En el contexto de la vida del Opus Dei, habla bastante de la gran comprensión y cariño, verdadero afecto familiar, que debe existir entre sus miembros: «Que os comprendáis, que os disculpéis, que os queráis, que os sepáis siempre en las manos de Dios (...). Nunca os sintáis solos, siempre acompañados, y estaréis siempre firmes: los pies en el suelo, y el corazón allá arriba, para saber seguir lo bueno» (n. 79).
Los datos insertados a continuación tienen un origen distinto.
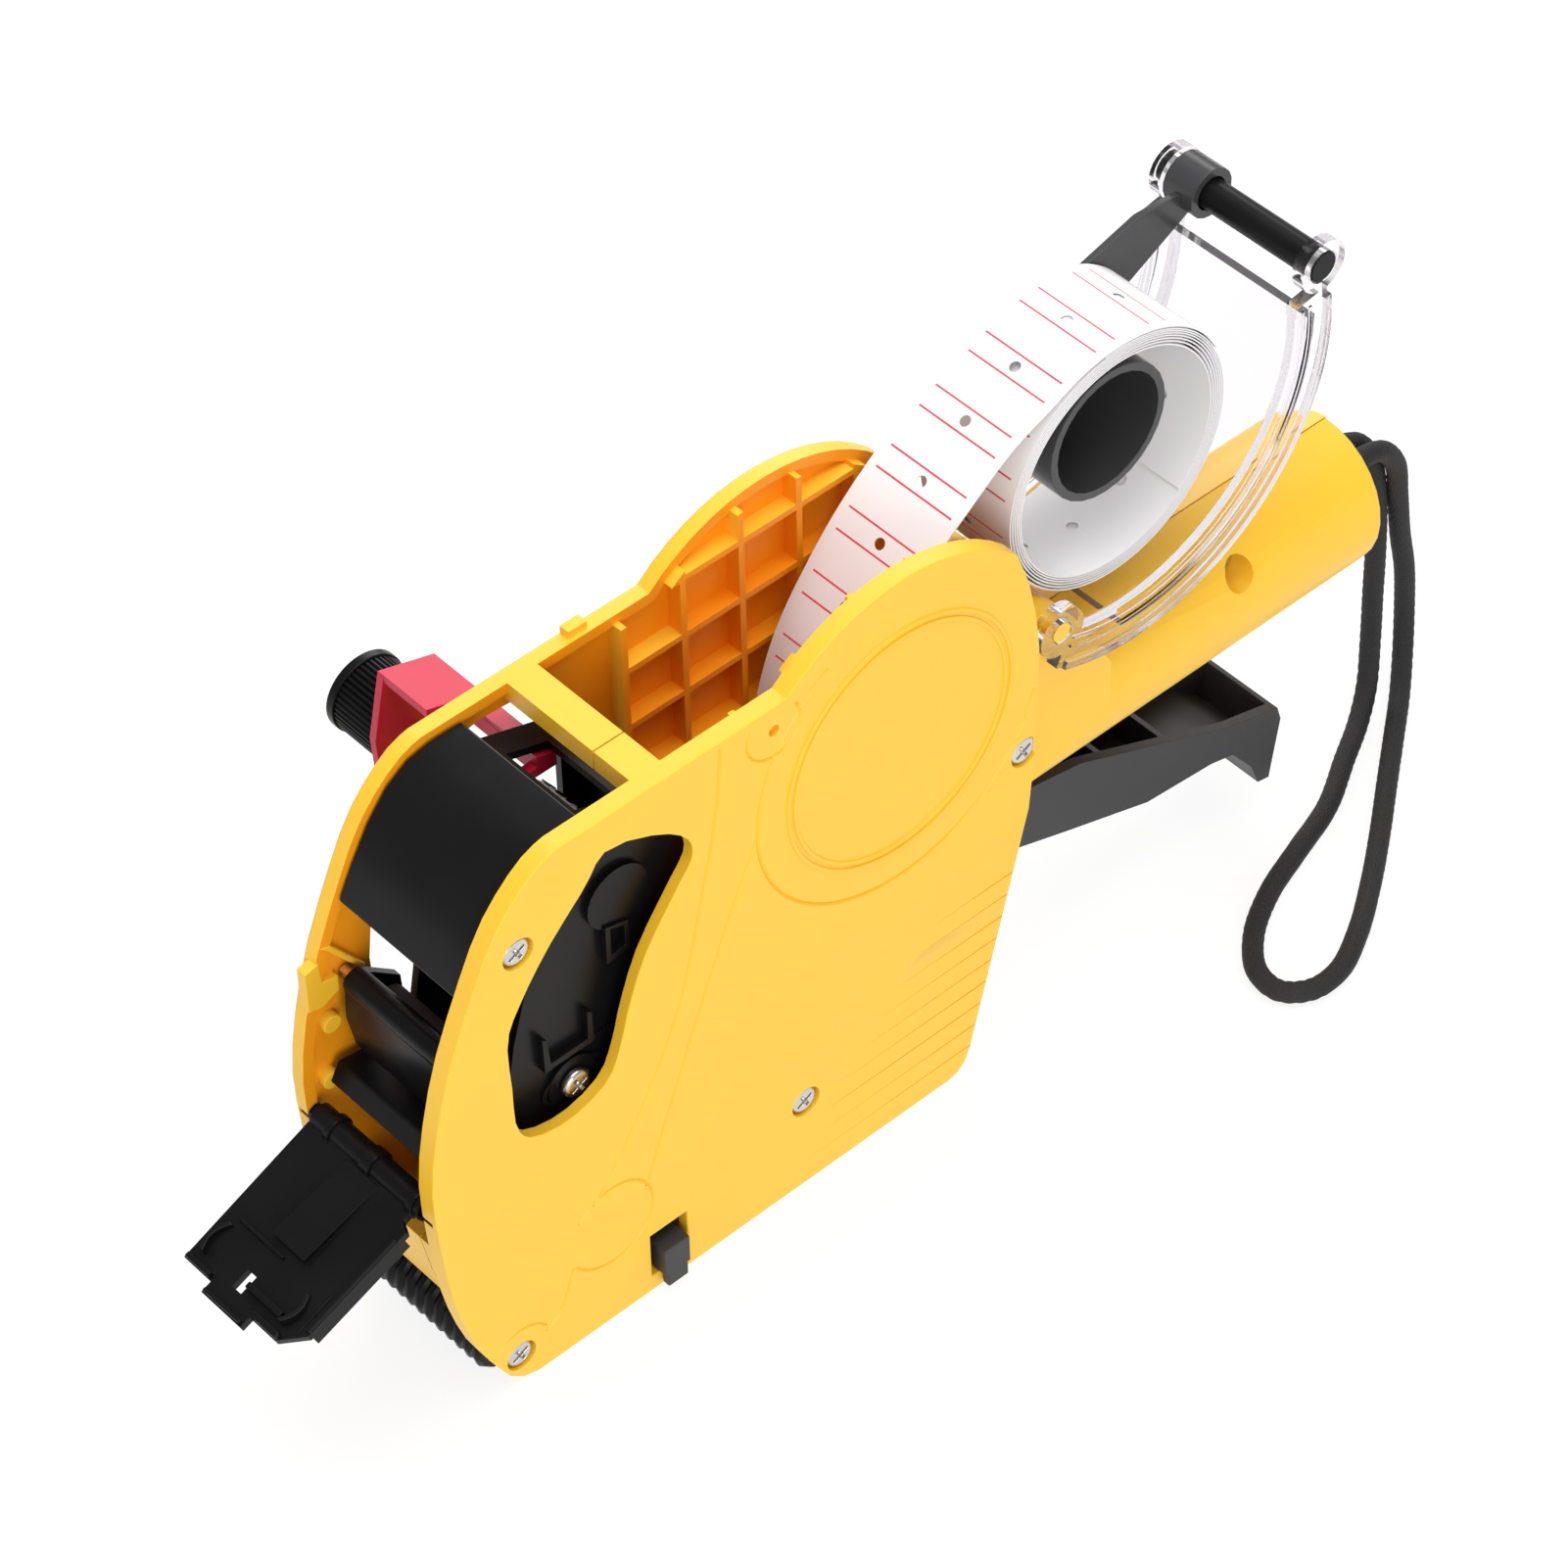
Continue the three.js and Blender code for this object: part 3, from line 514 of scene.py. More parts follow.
@dataclass(frozen=True)
class Finish:
    """A moulded, printed or plated surface: its colour, gloss and fine relief."""

    name: str
    slot: str
    colour: Colour
    roughness: float = 0.4
    colour_shift: float = 0.06
    rough_shift: float = 0.08
    grain: float = 900.0
    relief: float = 0.1
    metallic: float = 0.0
    specular: float = 0.5
    glow: float = 0.0
    clear: float = 0.0
    ior: float = 1.49

    def build(self) -> bpy.types.Material:
        """Make the material, or give the one already made."""
        known = bpy.data.materials.get(self.name)
        if known:
            return known
        material = bpy.data.materials.new(self.name)
        material.use_nodes = True
        tree = material.node_tree
        shader = tree.nodes["Principled BSDF"]
        shader.inputs["Metallic"].default_value = self.metallic
        shader.inputs["IOR"].default_value = self.ior
        shader.inputs["Specular IOR Level"].default_value = self.specular
        shader.inputs["Transmission Weight"].default_value = self.clear
        if self.glow:
            shader.inputs["Subsurface Weight"].default_value = self.glow
            shader.inputs["Subsurface Radius"].default_value = (0.004, 0.0016, 0.0004)
            shader.inputs["Subsurface Scale"].default_value = 0.6
        coordinates = tree.nodes.new("ShaderNodeTexCoord")
        broad = self.noise(tree, coordinates, 55.0, 3.0)
        fine = self.noise(tree, coordinates, self.grain, 2.0)
        self.paint(tree, shader, coordinates, broad)
        rough = tree.nodes.new("ShaderNodeMapRange")
        rough.inputs["To Min"].default_value = max(0.02, self.roughness - self.rough_shift)
        rough.inputs["To Max"].default_value = self.roughness + self.rough_shift
        tree.links.new(broad.outputs["Fac"], rough.inputs["Value"])
        tree.links.new(rough.outputs["Result"], shader.inputs["Roughness"])
        bump = tree.nodes.new("ShaderNodeBump")
        bump.inputs["Strength"].default_value = self.relief
        bump.inputs["Distance"].default_value = 0.1 * MM
        tree.links.new(self.height(tree, coordinates, fine), bump.inputs["Height"])
        tree.links.new(bump.outputs["Normal"], shader.inputs["Normal"])
        return material

    def noise(
        self, tree: bpy.types.NodeTree, coordinates: bpy.types.Node, scale: float, detail: float
    ) -> bpy.types.Node:
        """Add a noise texture on the piece's own coordinates.

        Args:
            tree: the material's nodes.
            coordinates: its texture coordinates.
            scale: how fine the noise is.
            detail: how many finer layers it has.

        Returns:
            The noise node.
        """
        node = tree.nodes.new("ShaderNodeTexNoise")
        node.inputs["Scale"].default_value = scale
        node.inputs["Detail"].default_value = detail
        tree.links.new(coordinates.outputs["Object"], node.inputs["Vector"])
        return node

    def paint(
        self, tree: bpy.types.NodeTree, shader: bpy.types.Node, coordinates: bpy.types.Node, broad: bpy.types.Node
    ) -> None:
        """Let the colour wander a little over the surface.

        Args:
            tree: the material's nodes.
            shader: its surface shader.
            coordinates: its texture coordinates.
            broad: its broad noise.
        """
        ramp = tree.nodes.new("ShaderNodeValToRGB")
        dark = [max(0.0, c * (1 - self.colour_shift)) for c in self.colour]
        light = [min(1.0, c * (1 + self.colour_shift)) for c in self.colour]
        ramp.color_ramp.elements[0].position = 0.3
        ramp.color_ramp.elements[0].color = (*dark, 1)
        ramp.color_ramp.elements[1].position = 0.7
        ramp.color_ramp.elements[1].color = (*light, 1)
        tree.links.new(broad.outputs["Fac"], ramp.inputs["Fac"])
        tree.links.new(ramp.outputs["Color"], shader.inputs["Base Color"])

    def height(
        self, tree: bpy.types.NodeTree, coordinates: bpy.types.Node, fine: bpy.types.Node
    ) -> bpy.types.NodeSocket:
        """The height that the surface's relief follows.

        Args:
            tree: the material's nodes.
            coordinates: its texture coordinates.
            fine: its fine noise.

        Returns:
            The socket that gives the height.
        """
        return fine.outputs["Fac"]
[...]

Esa caridad, humana y sobrenatural a la vez, se debe extender a todos, también a quienes parecen más alejados de la Iglesia o de la práctica cristiana: «Caridad, hijos, con todas las almas. (...) Con las personas que están equivocadas hay que procurar, por medio de la amistad, que salgan del error; hay que tratarlas con cariño, con alegría» (n. 6).

Notas
1

Cit. por Salvador Bernal, Mons. Josemaría Escrivá de Balaguer. Apuntes sobre la vida del Fundador del Opus Dei, Madrid, Rialp, 1976, p. 233.

2

Conversaciones, n. 72. Ver otros ejemplos en ibid. nn. 26, 47.

3

«Dios escogió la necedad del mundo para confundir a los sabios y Dios eligió la flaqueza del mundo para confundir a los fuertes; escogió Dios a lo vil, a lo despreciable del mundo, a lo que no es nada, para destruir lo que es»

4

Álvaro del Portillo, Entrevista sobre el fundador del Opus Dei [Entrevista realizada por Cesare Cavalleri], Rialp, Madrid, 1993. p. 149

5

Ibid. p. 148.

6

En Amigos de Dios se lee: «Cada uno de vosotros, si quiere, puede encontrar el propio cauce, para este coloquio con Dios. No me gusta hablar de métodos ni de fórmulas, porque nunca he sido amigo de encorsetar a nadie», n. 249.

7

Era siempre la misma fórmula, que no se recogía en las transcripciones, por ser muy conocida.

8

Santa Teresa de Jesús, Camino de perfección, 21, 2.

9

«Llevamos este tesoro en vasos de barro».